Sottolineando che “la gravità della condotta dell'infedele collaboratore di giustizia è stata confermata dai provvedimenti del Tribunale del riesame di Messina e del Tribunale di Barcellona Pozzo di Gotto, ove attualmente è in corso il processo, che hanno rigettato le richieste di scarcerazione proposte dalla difesa” e che, a parere degli interroganti, “sarebbe necessario verificare se la sospensione, che appare contra legem, dell'ordine di esecuzione di sentenza irrevocabile nei confronti del collaboratore di giustizia e che ha permesso a Bisognano di rimanere a piede libero in attesa della decisione del Tribunale di sorveglianza di Roma competente per territorio, sia stata disposta in osservanza delle norme che regolano l'istituto di cui all'art. 656 del codice di procedura penale e quali ragioni abbiano giustificato il diverso metro di giudizio adottato nei confronti dell'altro collaboratore di giustizia Castro, condannato per gli stessi titoli di reato di Bisognano nel medesimo processo e nei riguardi del quale non vi è stata sospensione dell'ordine di carcerazione”.

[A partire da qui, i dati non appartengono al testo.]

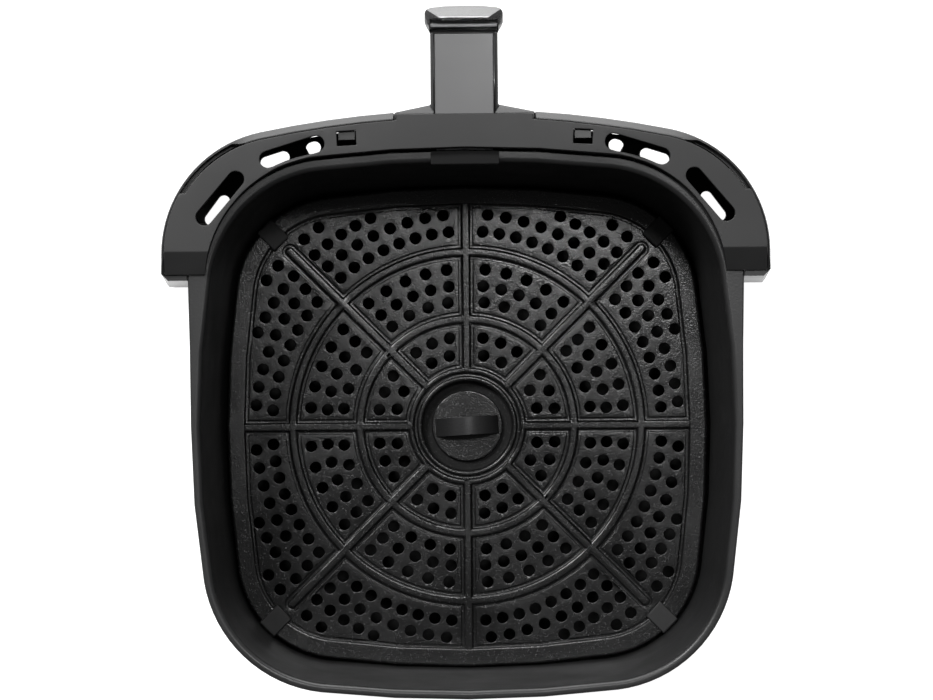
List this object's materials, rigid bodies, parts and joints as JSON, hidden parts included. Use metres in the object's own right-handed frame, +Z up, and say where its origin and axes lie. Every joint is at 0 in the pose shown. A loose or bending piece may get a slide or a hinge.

Gli interroganti pertanto chiedono ai ministri competenti se essi “siano a conoscenza della condotta di Bisognano in costanza di collaborazione e delle documentate strumentalizzazioni della collaborazione con la giustizia; se il Ministro dell'interno abbia notizia di quali provvedimenti, in relazione alle sistematiche violazioni delle regole comportamentali che ogni collaborante è tenuto ad osservare, siano stati adottati da parte della commissione centrale per la definizione dello speciale programma di protezione e, in caso negativo, se vi siano ragioni che giustifichino tale situazione di impasse; se il Ministro della giustizia sia a conoscenza delle modalità e delle ragioni per le quali la Procura generale presso la Corte di appello di Messina ha sospeso in data 23 dicembre 2015 l'ordine di carcerazione nei confronti di Carmelo Bisognano, concernente titoli ostativi alla sospensione quali l'associazione mafiosa e l'estorsione aggravata dal metodo e dall'agire mafioso; se sia a conoscenza degli atti processuali, ivi compresi i contenuti delle conversazioni telefoniche sull'utenza in uso a Carmelo Bisognano, successivamente all'11 novembre 2015, data del passaggio in giudicato della sentenza da porre in esecuzione, da cui emerge la commissione di attività tese ad ottenere la sospensione dell'ordine di carcerazione, ed eventualmente se intenda esercitare i propri poteri ispettivi al fine di valutare anche la condotta di quei magistrati che si sono adoperati per conseguire il risultato della sospensione dell'ordine di carcerazione; se non ritenga necessario attivare le procedure ispettive e conoscitive previste dall'ordinamento, anche al fine di prendere in considerazione ogni eventuale sottovalutazione di significativi profili di accertamento.”